Gelli ed Eni-Petromin
. Il 17 marzo 1981 i giudici milanesi Turone e Colombo scoprono gli elenchi (incompleti) della P2: 962 persone, fra cui molti fedelissimi di Andreotti. I giornali ne parlano dal ’74. Marco Pannella, nel ‘77, ha rivolto un’interrogazione ad Andreotti per sapere se avesse ricevuto Gelli a Palazzo Chigi. Ma lui ripete di aver conosciuto Gelli solo di vista, negli Anni 50, all’inaugurazione della Permaflex di Frosinone. Bugia smentita da vari testimoni. Tra le carte sequestrate al Venerabile, i numeri di telefono di Andreotti e uno strano bigliettino di auguri del Divo: “Siate come l’uccello posato per un istante su dei rami troppo fragili,che sente piegare il ramo e che tuttavia canta sapendo di avere le ali”. Clara Canetti vedova di Roberto Calvi rivelerà che secondo il marito era Andreotti il vero capo della P2 (e aveva subìto “minacce di morte direttamente da Andreotti”, prima di finire impiccato a Londra). Tesi ripresa anche da Craxi nel-l’articolo “Belfagor e Belzebù”. Lo scontro fra Bettino e Giulio risale all’affare Eni-Petromin: un megacontratto concluso nel 1984 dal governo Andreotti per importare petrolio dall’Arabia Saudita, con tangente del 7% (100 miliardi) gli andreottiani e alla sinistra Psi ostile a Craxi per scalzarlo dalla segreteria.
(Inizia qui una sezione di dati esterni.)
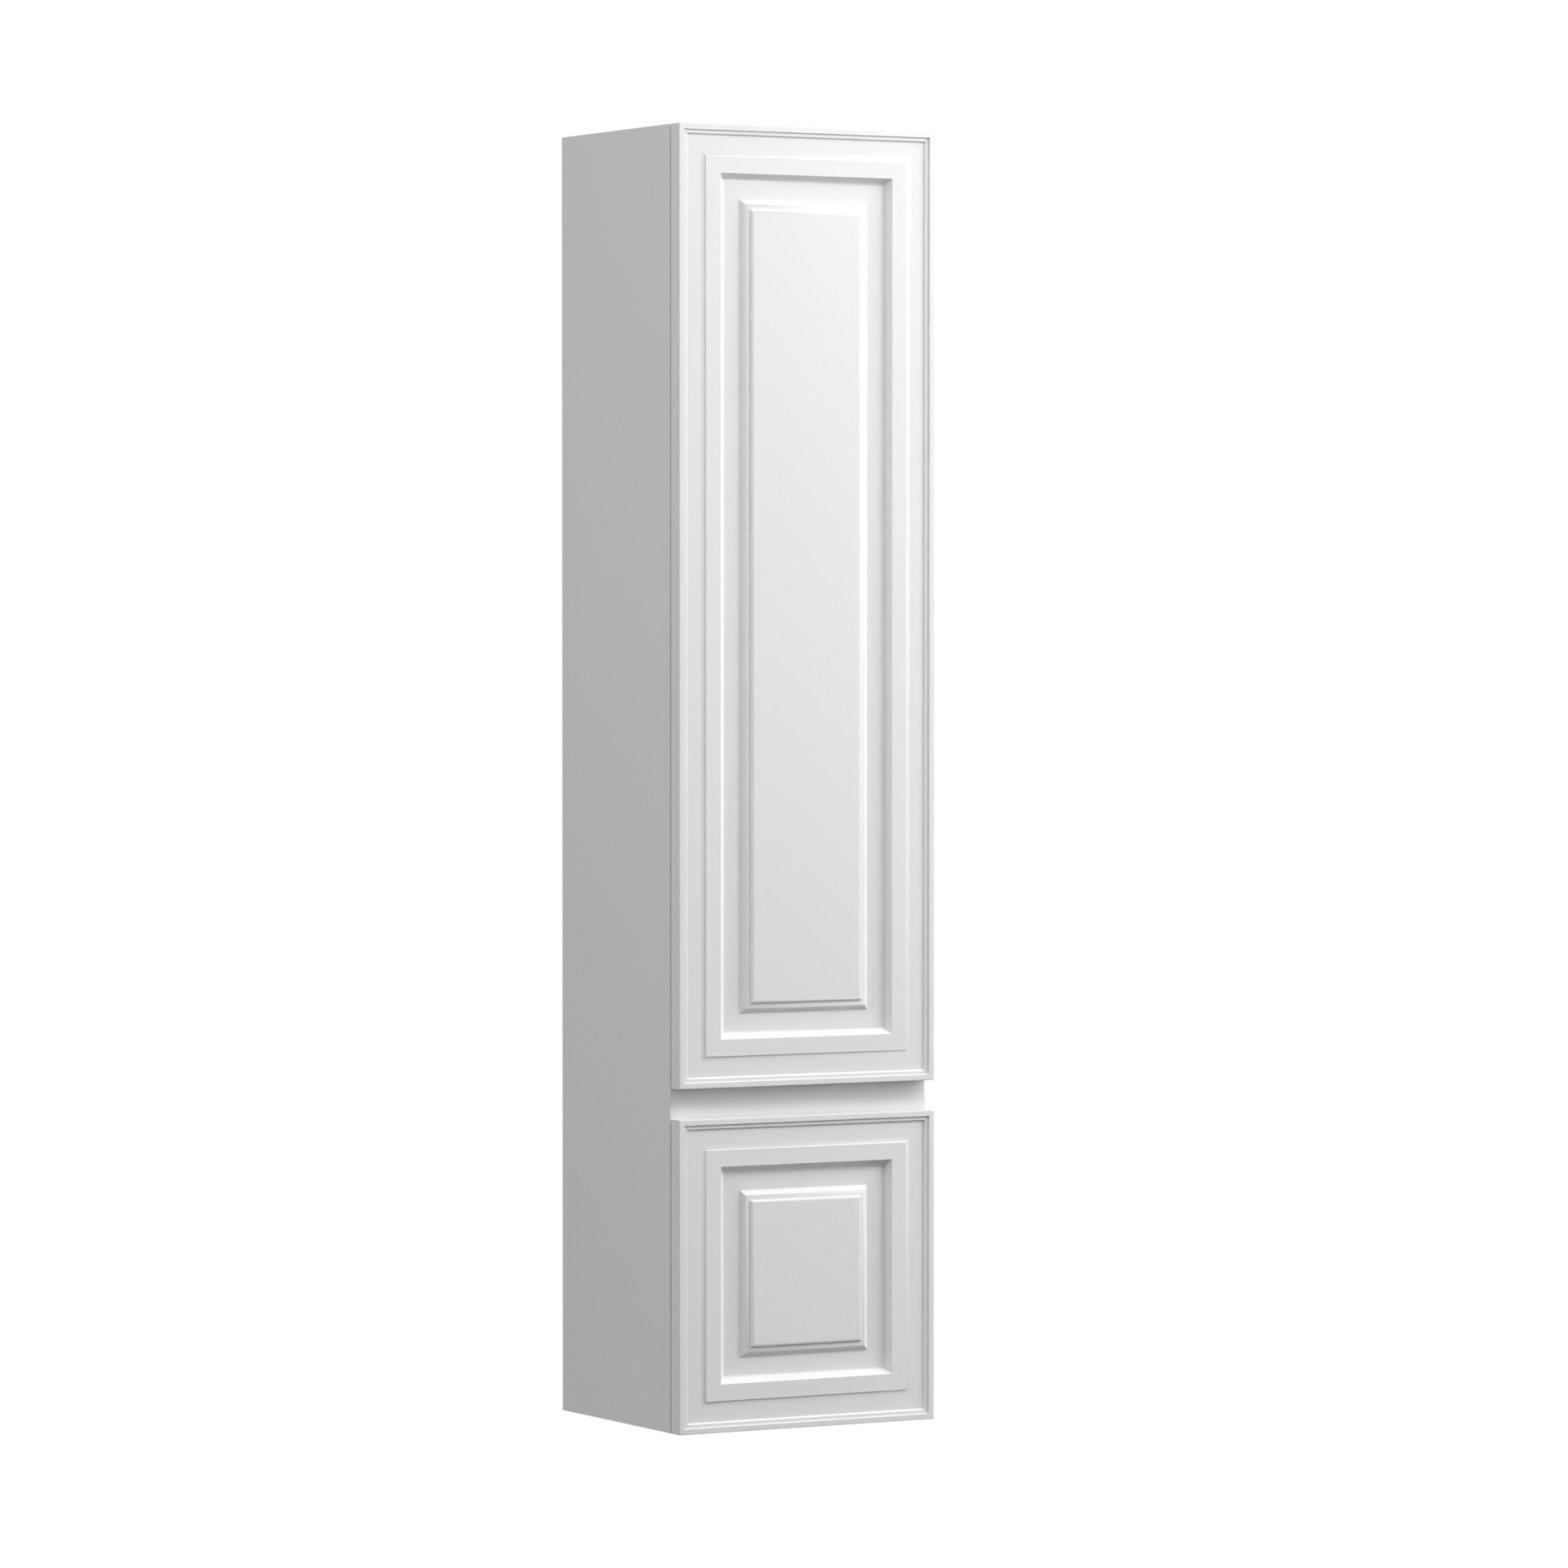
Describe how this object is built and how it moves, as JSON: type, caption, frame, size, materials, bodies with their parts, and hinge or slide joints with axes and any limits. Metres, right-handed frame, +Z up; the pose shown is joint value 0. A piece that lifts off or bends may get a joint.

Le ombre Moro e Dalla Chiesa. Nel 1982 il generale Dalla Chiesa viene inviato a Palermo come prefetto. Lì, abbandonato da tutti, viene ucciso da Cosa Nostra dopo 100 giorni. Nel suo diario ricorda l’ultimo incontro con Andreotti: “Andreotti mi ha chiesto di andare e, naturalmente, date le sue presenze elettorali in Sicilia si è manifesta per via indiretta interessato al problema; sono stato molto chiaro e gli ho dato però la certezza che non avrò riguardo per quella parte di elettorato cui attingono i suoi grandi elettori … Il fatto di raccontarmi che intorno al fatto Sindona un certo Inzerillo morto in America è giunto in una bara e con un biglietto da 10 dollari in bocca, depone nel senso”. Nel 1986 Andreotti sarà interrogato come teste al maxi-processo. E smentirà il diario di Dalla Chiesa: il generale “dev’essersi confuso”. Nel 1990, durante i lavori di ristrutturazione di un covo milanese delle Br perquisito nel ‘78 dagli uomini di Dalla Chiesa, vengono ritrovate 400 pagine di documenti del sequestro Moro: lettere inedite e una copia del memoriale già consegnato ai giudici dall’Arma 12 anni prima. Pecorelli aveva insinuato che il documento fosse incompleto. Ora c’è la conferma: il nuovo memoriale contiene riferimenti a Gladio e accuse durissime ad Andreotti. Nel‘92 è proprio Cosa Nostra, col delitto Lima e la strage di Capaci, a sbarrargli la strada verso l’agognato Quirinale. E a trascinarlo davanti ai tribunali degli uomini. E poi a quello della Storia.